どちらが勝っても日本に「逆風」か...トランプvsハリス、日本経済にとって「まだマシ」なのは?

SHIFTING AMERICAN WINDS

2024年11月1日(金)14時29分
加谷珪一(経済評論家)

カマラ・ハリス

ハリスの「機会の経済」で短期的には景気は足踏みするかもしれない CHIP SOMODEVILLA/GETTY MAGES

仮に中国からの輸入に対して60%、日本など友好国からの輸入に対して10%の関税を課した場合、アメリカの輸入物価は確実に上昇する。そうなると、せっかく沈静化の兆しが見えてきたアメリカ経済が再びインフレに悩まされることになるかもしれない。

もっとも、中国からの輸入にさらに高関税をかければ、直接的な輸入が減少することは目に見えている。一方で、同国からの輸入については、関税を回避するため第三国を経由したものが増えるだけであり、実態は大きく変わらないとの見方もある。


実際、アメリカの隣国であるメキシコでは中国企業が相次いで現地法人を設立しており、迂回輸出の準備を進めている。

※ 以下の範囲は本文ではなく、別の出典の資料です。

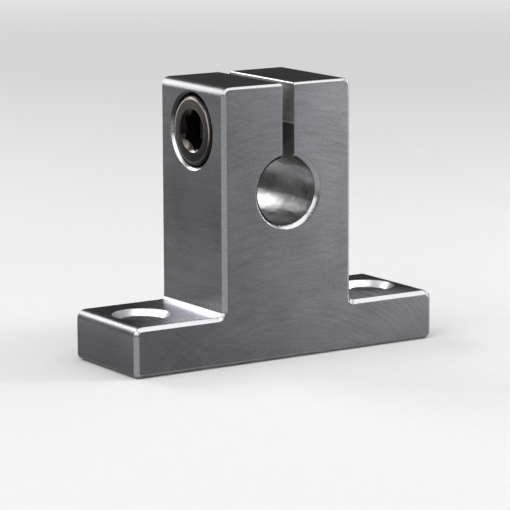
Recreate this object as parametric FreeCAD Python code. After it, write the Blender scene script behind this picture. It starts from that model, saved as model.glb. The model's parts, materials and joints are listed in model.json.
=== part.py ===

だが、友好国からの輸入にも関税をかけるとなると、60%の関税は回避できたとしても10%の関税は残ってしまうので、やはり物価には上昇圧力が加わる。

もう1つの目玉政策である移民政策についても、経済的に見れば確実にインフレ要因といえるだろう。アメリカの低賃金労働は、厳密には違法であるものの、既に社会に定着している移民によって成り立っている部分が大きい。

移民の強制退去を進めた場合、低賃金労働に従事する人が減るので、企業は相応の賃上げを余儀なくされる。そうなれば物価上昇にさらに拍車がかかる。